What is that place? Where is it? What’s it like? I don’t think anyone can ever really say they know. I certainly don’t. I finished seminary many years ago. I’ve been a minister for years. I preached many a funeral; preached scores of folks into heaven- you might say- sometimes even folks I didn’t really know. Sometimes their lives were a bit seedy. It didn’t matter. I am a firm believer that when someone passes, the world needs to take note that they have been here. Mom didn’t want much. She was clear about that. But, Gracie, this one’s for you. So I hope you are listening.
I don’t have the answers about all of these ultimate things. Still, I rest in the hope of the Apostle, Eye hasn’t seen, nor ear heard, nor have the minds of humans conceived, the good things God has prepared for those who love God. Gracie, I know this, and I know it well: You are a lover of God. So in that hope, I let you go. I also forgive myself for all of the wrong decisions I surely made, the mistakes I made, and I give you to God. You would want nothing less. Someday, I trust we will meet again.
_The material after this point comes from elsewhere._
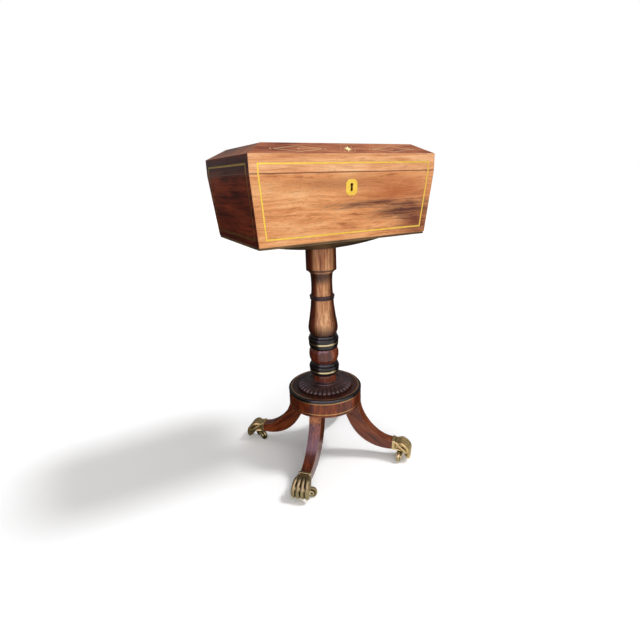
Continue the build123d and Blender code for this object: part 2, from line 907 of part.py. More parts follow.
def make_drum():
    seat_radius = drum_radius - edge_moulding_width
    seat_low = drum_top - edge_moulding_height
    drum = Pos(0, 0, drum_bottom) * Cylinder(
        drum_radius, drum_height, align=(Align.CENTER, Align.CENTER, Align.MIN)
    )
    beyond = 2 * drum_radius
    rebate = turned([Line(at(beyond, seat_low), at(beyond, drum_top + 1))], bore=seat_radius)
    drum = drum - rebate - Pos(0, 0, drum_top) * Cylinder(tenon_radius, 4 * drum_height)
    nose = edge_moulding_height
    moulding = turned(
        [
            Line(at(drum_radius, seat_low), at(drum_radius, seat_low + nose * 0.25)),
            swell(
                at(drum_radius, seat_low + nose * 0.25),
                at(drum_radius - nose * 0.35, drum_top),
                nose * 0.22,
            ),
        ],
        bore=seat_radius,
    )
    strings = []
    side_lines = (
        drum_bottom + drum_line_rise,
        seat_low - drum_string_width,
    )
    for height in side_lines:
        line = turned(
            [Line(at(drum_radius, height), at(drum_radius, height + drum_string_width))],
            bore=drum_radius - string_depth,
        )
        strings.append(line)
    low = drum_top - string_depth
    edge = drum_top_line_radius + drum_top_line_width
    strings.append(turned([Line(at(edge, low), at(edge, drum_top))], bore=drum_top_line_radius))
    for line in strings:
        drum = drum - line
    for angle in leg_angles.values():
        drum = drum - around(leg_tenon(), angle)
    return {"drum": drum, "drum_edge_moulding": moulding, "drum_strings": strings}


# ---- legs, paws and castors, each made pointing along +X and turned to its corner

def leg_tenon():
    centre = (leg_outer_start + leg_inner_start) / 2
    tenon = Box(
        leg_tenon_length,
        leg_tenon_width,
        leg_tenon_height,
        align=(Align.CENTER, Align.CENTER, Align.MIN),
    )
    return Pos(centre, 0, drum_bottom) * tenon


def make_leg():
    """Sabre leg: two swept curves in side view, tapering in width to a spigot for the paw."""
    outer = Bezier(
        at(leg_outer_start, drum_bottom),
        at(leg_outer_high_pull_radius, leg_outer_high_pull_height),
        at(leg_outer_low_pull_radius, leg_outer_low_pull_height),
        at(leg_reach, leg_end_top),
    )
    inner = Bezier(
        at(leg_reach, leg_end_bottom),
        at(leg_inner_low_pull_radius, leg_inner_low_pull_height),
        at(leg_inner_high_pull_radius, leg_inner_high_pull_height),
        at(leg_inner_start, drum_bottom),
    )
    end = Line(at(leg_reach, leg_end_top), at(leg_reach, leg_end_bottom))
    head = Line(at(leg_inner_start, drum_bottom), at(leg_outer_start, drum_bottom))
    blank = extrude(make_face([outer, end, inner, head]), amount=leg_top_width, both=True)
    half_start = leg_top_width / 2
    half_end = leg_end_width / 2
    plan = [
        (leg_inner_start, -half_start),
        (leg_outer_start, -half_start),
        (leg_reach, -half_end),
        (leg_reach, half_end),
        (leg_outer_start, half_start),
        (leg_inner_start, half_start),
    ]
    plan_prism = extrude(make_face(Polyline(*plan, close=True)), amount=2 * drum_bottom)
    leg = (blank & plan_prism) + leg_tenon()
    spigot = Box(
        spigot_length,
        leg_end_width - 2 * spigot_inset,
        leg_end_top - leg_end_bottom - 2 * spigot_inset,
        align=(Align.MIN, Align.CENTER, Align.CENTER),
    )
    return leg + Pos(leg_reach, 0, (leg_end_top + leg_end_bottom) / 2) * spigot


def canted_section(x, width, height, middle, cant):
    """Rectangle across the leg with its corners canted."""
    plane = Plane(origin=(x, 0, middle), x_dir=(0, 1, 0), z_dir=(1, 0, 0))
    rectangle = Rectangle(width, height)
    return plane * chamfer(rectangle.vertices(), cant)


def make_toe():
    """One toe in side view: arched knuckle, round tip, flat below."""
    knuckle_top = at(toe_root, knuckle_height)
    nail = at(paw_reach - nail_setback, nail_height)
    tip = at(paw_reach - claw_setback, toe_bottom)
    arch = at(paw_reach - toe_arch_setback, (3 * knuckle_height + nail_height) / 4)
    front = at(paw_reach, (nail_height + toe_bottom) / 2)
    edges = [
        ThreePointArc(knuckle_top, arch, nail),
        ThreePointArc(nail, front, tip),
        Polyline(
            tip,
            at(toe_heel, toe_bottom),
            at(toe_heel, paw_sole_height),
            at(toe_root, paw_sole_height),
            knuckle_top,
        ),
    ]
    toe = extrude(make_face(edges), amount=toe_width / 2, both=True)
    long_edges = toe.edges().filter_by(lambda edge: edge.center().X > toe_heel + 1)
    long_edges = long_edges.filter_by(lambda edge: abs(edge.center().Y) > toe_width / 4)
    return chamfer(long_edges, toe_cant)


def make_cap(leg):
    """Cast paw: a plain collar band, a body that widens to the toes, and four toes."""
    band_top = leg_end_top + collar_band_proud
    band_width = leg_end_width + 2 * collar_band_proud
    band_height = band_top - paw_sole_height
    middle = (band_top + paw_sole_height) / 2
    band_end = leg_reach + collar_band_length
    band_sketch = canted_section(leg_reach, band_width, band_height, middle, collar_band_cant)
    cap = extrude(band_sketch, amount=collar_band_length)
    waist_width = band_width - 2 * collar_band_proud
    waist_height = band_height - paw_waist_fall
    front_height = band_height - paw_front_fall
    front_middle = middle - paw_front_fall / 2
    cap = cap + loft(
        [
            canted_section(band_end, waist_width, waist_height, middle, paw_cant / 2),
            canted_section(
                castor_pivot, (waist_width + paw_width) / 2, band_height, middle, paw_cant
            ),
            canted_section(toe_heel, paw_width, front_height, front_middle, paw_cant),
        ],
        ruled=True,
    )
    for index in range(toe_count):
        place = index - (toe_count - 1) / 2
        toe = Pos(castor_pivot, place * toe_pitch, 0) * Rot(0, 0, place * toe_splay)
        cap = cap + toe * Pos(-castor_pivot, 0, 0) * make_toe()
    under = Box(
        toe_heel,
        2 * paw_width,
        paw_sole_height,
        align=(Align.MAX, Align.CENTER, Align.MIN),
    )
    return cap - Pos(toe_heel, 0, 0) * under - leg


def castor_frame(name):
    """Place and heading of a castor: pivot on the leg's line, local +X along its trail."""
    angle = leg_angles[name]
    x = castor_pivot * cos(radians(angle))
    y = castor_pivot * sin(radians(angle))
    return Pos(x, y, 0) * Rot(0, 0, castor_headings[name])


def lying(radius, length):
    """Cylinder across the castor, on its axle."""
    return Pos(castor_trail, 0, wheel_radius) * Rot(90, 0, 0) * Cylinder(radius, length)


def make_horn():
    """Neck round the pivot pin and two cheeks that carry the axle."""
    across = wheel_width + 2 * (side_gap + cheek_thickness)
    neck_top = paw_sole_height - top_gap
    neck = Pos(0, 0, neck_bottom) * Cylinder(
        neck_radius, neck_top - neck_bottom, align=(Align.CENTER, Align.CENTER, Align.MIN)
    )
    boss_top = wheel_radius + axle_boss_radius
    boss_low = wheel_radius - axle_boss_radius
    shoulder = neck_top - neck_shoulder
    edges = [
        Line(at(0, neck_bottom), at(0, shoulder)),
        ThreePointArc(
            at(0, shoulder),
            at(castor_trail * 0.55, neck_top - horn_arch_fall),
            at(castor_trail, boss_top),
        ),
        ThreePointArc(
            at(castor_trail, boss_top),
            at(castor_trail + axle_boss_radius, wheel_radius),
            at(castor_trail, boss_low),
        ),
        Line(at(castor_trail, boss_low), at(0, neck_bottom)),
    ]
    cheek_pair = extrude(make_face(edges), amount=across / 2, both=True)
    room = Pos(neck_radius, 0, 0) * Box(
        2 * castor_trail,
        wheel_width + 2 * side_gap,
        4 * wheel_radius,
        align=(Align.MIN, Align.CENTER, Align.CENTER),
    )
    horn = neck + (cheek_pair - room)
    bore = Cylinder(pivot_pin_radius + running_clearance, 4 * paw_sole_height)
    return horn - bore - lying(axle_radius, across + 2)


def make_wheel():
    tread = lying(wheel_radius, wheel_width)
    tread = chamfer(tread.edges(), wheel_cant)
    return tread - lying(axle_radius + running_clearance, 2 * wheel_width)


def make_axle():
    across = wheel_width + 2 * (side_gap + cheek_thickness)
    rivets = lying(rivet_radius, across + 2 * rivet_height) - lying(rivet_radius + 1, across)
    return lying(axle_radius, across) + rivets


def make_pivot_pin():
    """Pin fast in the paw, with a head under the neck."""
    head_top = neck_bottom - top_gap
    top = paw_sole_height + pivot_pin_grip
    up = (Align.CENTER, Align.CENTER, Align.MIN)
    pin = Cylinder(pivot_pin_radius, top - head_top, align=up)
    head = Pos(0, 0, -pivot_head_height) * Cylinder(pivot_head_radius, pivot_head_height, align=up)
    return Pos(castor_pivot, 0, head_top) * (pin + head)


def make_legs():
    nodes = {}
    pin = make_pivot_pin()
    leg = make_leg()
    cap = make_cap(leg) - pin
    horn = make_horn()
    wheel = make_wheel()
    axle = make_axle()
    pins = []
    for name, angle in leg_angles.items():
        nodes[f"leg_{name}"] = around(leg, angle)
        nodes[f"paw_cap_{name}"] = around(cap, angle)
        frame = castor_frame(name)
        nodes[f"castor_horn_{name}"] = frame * horn
        nodes[f"castor_wheel_{name}"] = frame * wheel
        nodes[f"castor_axle_{name}"] = frame * axle
        pins.append(around(pin, angle))
    nodes["castor_pivot_pins"] = pins
    return nodes


# ---- assembly

def main():
    nodes = {
        **make_drum(),
        "gadroon_collar": make_collar(),
        **make_column(),
        "underside_dish": make_dish(),
        **make_body(),
        **make_lid(),
        **make_hinges(),
        **make_interior(),
        **make_legs(),
    }
    os.makedirs("parts", exist_ok=True)
    for name, shape in nodes.items():
        pieces = shape if isinstance(shape, list) else [shape]
        solids = [solid for piece in pieces for solid in piece.solids()]
        whole = Compound(children=solids) if len(solids) > 1 else solids[0]
        export_step(whole, f"parts/{name}.step")
    print(len(nodes), "nodes, height", round(top_height, 1))


main()
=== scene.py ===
# %% [markdown]
# # A teapoy in rosewood and brass
# A teapoy is a tea chest on a stand: a tapered box with a hinged lid, a turned column, a round
# platform and four sabre legs that end in brass lion's paws on castors. This lesson dresses a
# finished construction model. The model gives every piece its size and place, and the lesson adds
# carved and cast shapes, polished wood, brass lines, a camera and light.
#
# The construction model is loaded first, because everything else is placed from it. Lengths in the
# cells are in millimetres, as a cabinet maker would write them, and `mm` turns them into metres.

# %% Load the construction model
import json
import math

import bpy
import numpy as np
from mathutils import Matrix, Vector

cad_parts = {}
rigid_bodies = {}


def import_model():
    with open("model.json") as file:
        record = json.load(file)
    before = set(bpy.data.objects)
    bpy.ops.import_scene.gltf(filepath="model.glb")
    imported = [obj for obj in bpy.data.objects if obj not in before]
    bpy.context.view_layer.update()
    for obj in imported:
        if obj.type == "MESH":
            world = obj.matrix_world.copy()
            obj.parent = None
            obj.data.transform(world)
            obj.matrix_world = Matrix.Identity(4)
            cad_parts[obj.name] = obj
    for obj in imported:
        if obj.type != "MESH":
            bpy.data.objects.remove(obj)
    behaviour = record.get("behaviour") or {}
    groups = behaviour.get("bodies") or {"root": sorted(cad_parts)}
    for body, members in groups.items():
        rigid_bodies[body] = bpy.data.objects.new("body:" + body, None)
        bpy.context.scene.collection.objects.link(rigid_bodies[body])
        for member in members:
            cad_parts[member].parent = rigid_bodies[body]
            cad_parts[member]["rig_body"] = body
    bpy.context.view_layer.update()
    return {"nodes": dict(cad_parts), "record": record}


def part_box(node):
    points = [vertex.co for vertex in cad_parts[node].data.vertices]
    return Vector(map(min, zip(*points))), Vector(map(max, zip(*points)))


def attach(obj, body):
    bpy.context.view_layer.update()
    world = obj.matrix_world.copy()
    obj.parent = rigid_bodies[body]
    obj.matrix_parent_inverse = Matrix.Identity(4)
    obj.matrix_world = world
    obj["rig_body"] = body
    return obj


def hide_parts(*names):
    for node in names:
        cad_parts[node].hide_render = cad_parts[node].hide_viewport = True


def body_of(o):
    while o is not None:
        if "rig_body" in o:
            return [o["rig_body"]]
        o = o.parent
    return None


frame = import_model()
nodes = frame["nodes"]
mm = 0.001
leg_angles = {"front_left": 225, "front_right": 315, "back_left": 135, "back_right": 45}
print(len(nodes), "construction pieces")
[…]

So, in Gracie’s name, friends and loved ones, I bequeath this gift. I give you all the gift of each other. Uncle Harvey and Aunt Delores, Doug R., Kevin, Irene, the grandkids, my sister, more folks than I can recite- all of us. For her I promise to watch your back and look out for you. And for her, I know we will always look out for each other. And, someday, that which eye hasn’t seen or ear heard will belong to us all; all of us, flowers in the fragrant garden of God’s roses where all wounds are healed, all things made right, and all is forever and again full of love.
Mom, you live on with me yet. Ever and always you will. You will always live in my heart, My Dear One, My Precious Rose.